Snack with Millet, Chickpeas and Vegetables
4 servings

180 g of packaged Makfa millet

2 carrots

1 red bell pepper

1 tbsp of sesame oil

200 g of canned chickpeas

150 g of canned corn

100 ml of vegetable broth

150 g of spinach

1 tbsp of white sesame seeds



for the dressing:

1 tbsp of miso paste

1 tbsp of lemon juice

1 tbsp of chopped ginger

2 tbsp of soy sauce

1/8 tsp of salt

1 tbsp of rice wine vinegar

2 tsp of honey

40 minutes


Additional properties For kids


1. Pour water over the millet, add salt, bring to a boil, reduce heat and cook for 20 minutes until ready.

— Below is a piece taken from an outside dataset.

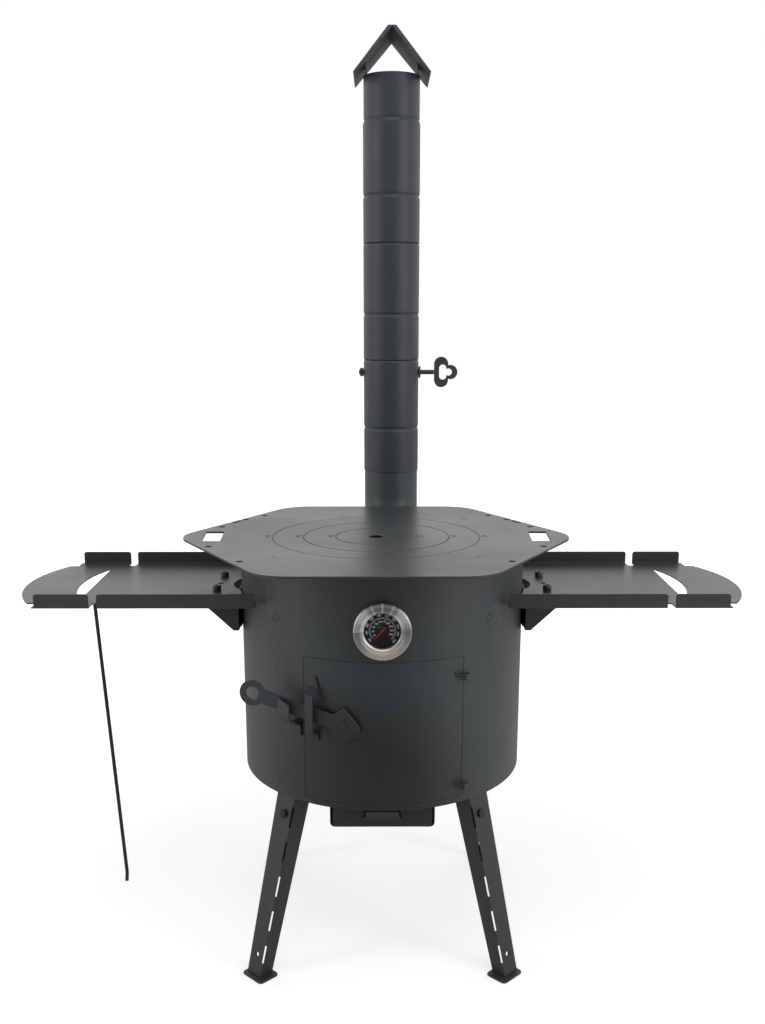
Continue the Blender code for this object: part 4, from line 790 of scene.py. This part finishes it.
def pipe_recipe():
    """A plug-in pipe: a body with two rolled grooves and a narrower neck above the upper one."""
    heights = {"Base Height": 0.0, "Length": 0.267, "Low Groove": 0.08, "High Groove": 0.192}
    widths = {"Body Radius": 0.0472, "Neck Radius": 0.0461, "Groove Depth": 0.001, "Groove Width": 0.002}
    recipe = Recipe("Grooved Pipe", {**heights, **widths, "Sides": 96})
    given = recipe.given
    base = given["Base Height"]
    top = recipe.math("ADD", base, given["Length"])
    line_ends = {"Start": recipe.vector(Z=base), "End": recipe.vector(Z=top)}
    line = recipe.step("GeometryNodeCurvePrimitiveLine", line_ends)
    rows = recipe.step("GeometryNodeResampleCurve", {"Curve": line, "Count": 268}, mode="COUNT")
    spot = recipe.parts(recipe.step("GeometryNodeInputPosition"))
    height = recipe.math("SUBTRACT", spot["Z"], base)
    half_step = 0.0015
    narrowed = recipe.step(
        "ShaderNodeMapRange",
        {
            "Value": recipe.math("SUBTRACT", height, given["High Groove"]),
            "From Min": -half_step,
            "From Max": half_step,
            "To Min": 0.0,
            "To Max": 1.0,
        },
        interpolation_type="SMOOTHSTEP",
    )
    narrowing = recipe.math("SUBTRACT", given["Body Radius"], given["Neck Radius"])
    radius = recipe.math("SUBTRACT", given["Body Radius"], recipe.times(narrowing, narrowed))
    for groove in ("Low Groove", "High Groove"):
        away = recipe.math("DIVIDE", recipe.math("SUBTRACT", height, given[groove]), given["Groove Width"])
        dip = recipe.math("EXPONENT", recipe.times(recipe.times(away, away), -1.0))
        radius = recipe.math("SUBTRACT", radius, recipe.times(dip, given["Groove Depth"]))
    shaped = recipe.step("GeometryNodeSetCurveRadius", {"Curve": rows, "Radius": radius})
    ring = recipe.step("GeometryNodeCurvePrimitiveCircle", {"Resolution": given["Sides"], "Radius": 1.0})
    skin = {"Curve": shaped, "Profile Curve": ring, "Scale": radius}
    return recipe.finish(recipe.step("GeometryNodeCurveToMesh", skin))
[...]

2. Peel and coarsely grate the carrots, remove seeds and partitions from the pepper and cut it into strips.

3. Heat the sesame seed oil in a wok on medium heat and fry the carrots and the bell pepper for 3-4 minutes. Add the broth and let simmer for a couple of minutes. Add the spinach, and in 2 more minutes - the chickpeas and the corn.

4. Place the millet into the wok, add salt and pepper, mix and cook for 1-2 minutes.

5. Mix all the ingredients for the sauce.

6. Place the snack in serving plates, add the sauce, sprinkle with sesame seeds and serve.